AIM OF THE TASK => Repeat the listing in full, exactly as it stands.

(begin)

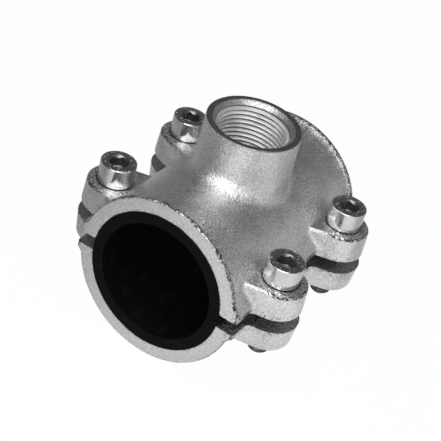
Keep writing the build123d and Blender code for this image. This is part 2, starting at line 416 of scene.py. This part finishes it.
def cast_zinc(settings):
    """Bright zinc plate over a fine cast skin, with machined faces and rough, pitted edges."""
    material, sheet = new_sheet("cast_zinc")
    place = sheet.place()
    x, y, z = sheet.components(place)
    from_run = distance(x, z)
    from_outlet = distance(x, y)

    end_face = abs(y).ramp(HALF_LENGTH - 0.12 * MM, HALF_LENGTH - 0.02 * MM)
    mouth_rim = z.ramp(OUTLET_TOP - 0.35 * MM, OUTLET_TOP - 0.2 * MM)
    bored = z.ramp(RUN_RADIUS, RUN_RADIUS + 2 * MM) * (1 - mouth_rim)
    mouth = (1 - from_outlet.ramp(MOUTH_RADIUS, MOUTH_RADIUS + 0.06 * MM)) * bored
    cut = (end_face + mouth_rim + mouth).at_most(1.0)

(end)

EXERCISE OUTPUT =>
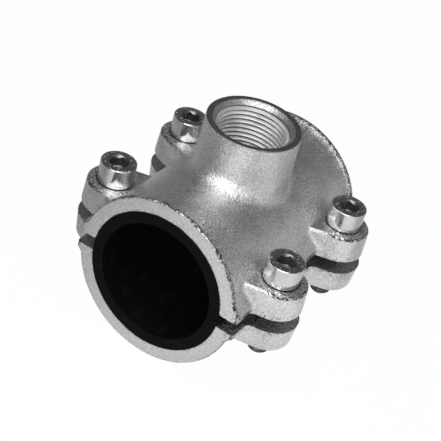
Keep writing the build123d and Blender code for this image. This is part 2, starting at line 416 of scene.py. This part finishes it.
def cast_zinc(settings):
    """Bright zinc plate over a fine cast skin, with machined faces and rough, pitted edges."""
    material, sheet = new_sheet("cast_zinc")
    place = sheet.place()
    x, y, z = sheet.components(place)
    from_run = distance(x, z)
    from_outlet = distance(x, y)

    end_face = abs(y).ramp(HALF_LENGTH - 0.12 * MM, HALF_LENGTH - 0.02 * MM)
    mouth_rim = z.ramp(OUTLET_TOP - 0.35 * MM, OUTLET_TOP - 0.2 * MM)
    bored = z.ramp(RUN_RADIUS, RUN_RADIUS + 2 * MM) * (1 - mouth_rim)
    mouth = (1 - from_outlet.ramp(MOUTH_RADIUS, MOUTH_RADIUS + 0.06 * MM)) * bored
    cut = (end_face + mouth_rim + mouth).at_most(1.0)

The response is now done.